The official anti-Israeli foreign policy continued into the 1980s: The Israeli invasion of Lebanon in 1982 was denounced by the government as Israel's fifth war against the Arab states. This was bolstered by the National People's Army, which published a lengthy article in August 1982 likening Israeli aggression against the Palestinian and Lebanese people to the crimes of German Nazism in World War II and those of American imperialism against Vietnam.

The German Democratic Republic recognised the State of Palestine on 18 November 1988, but it later unified with the Federal Republic of Germany and the current government does not recognise it.

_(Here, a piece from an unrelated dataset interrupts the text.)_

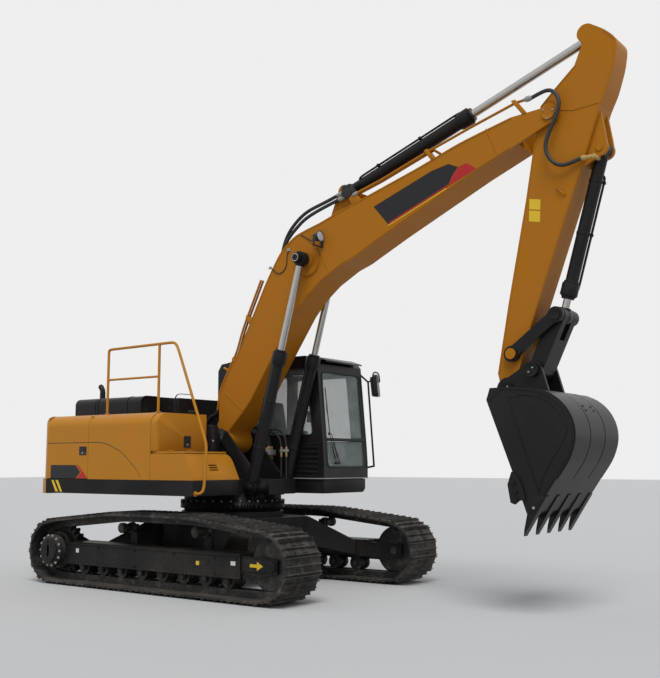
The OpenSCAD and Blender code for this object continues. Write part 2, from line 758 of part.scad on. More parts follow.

In a 1991 interview with Jack Koehler, an outraged Simon Wiesenthal revealed what he had learned since the 1989 Peaceful Revolution and German reunification about how his Nazi hunting investigations had been covertly and repeatedly stymied by the Stasi and the government of East Germany, which Wiesenthal accused of having been "the most antisemitic and anti-Israel in the entire Eastern Bloc." Wiesenthal explained, "They did nothing to help the West in tracking down Nazi war criminals, they ignored all requests from West German judicial authorities for assistance. We have just discovered shelves of files on Nazis stretching over four miles. Now we also know how the Stasi used those files. They blackmailed Nazi criminals who fled abroad after the war into spying for them."

==Reparations==
The first article in Neues Deutschland that responded to the reparations agreement was not published until two months later, three days after excerpts of the indictment in the Slansky trial were printed. The article spoke of "a deal between powerful West German and Israeli capitalists" under the headline "Reparations- For Whom?". Leo Zuckermann participated in several talks with the Israeli consul to West Germany, Dr. Eliyahu Livne. In December 1952 he escaped to West Berlin, declaring that he was about to be arrested on the grounds of a "Zionist conspiracy". After Stalin died in March 1953, Israel hoped to negotiate reparations agreement with the East German government but the latter refused so.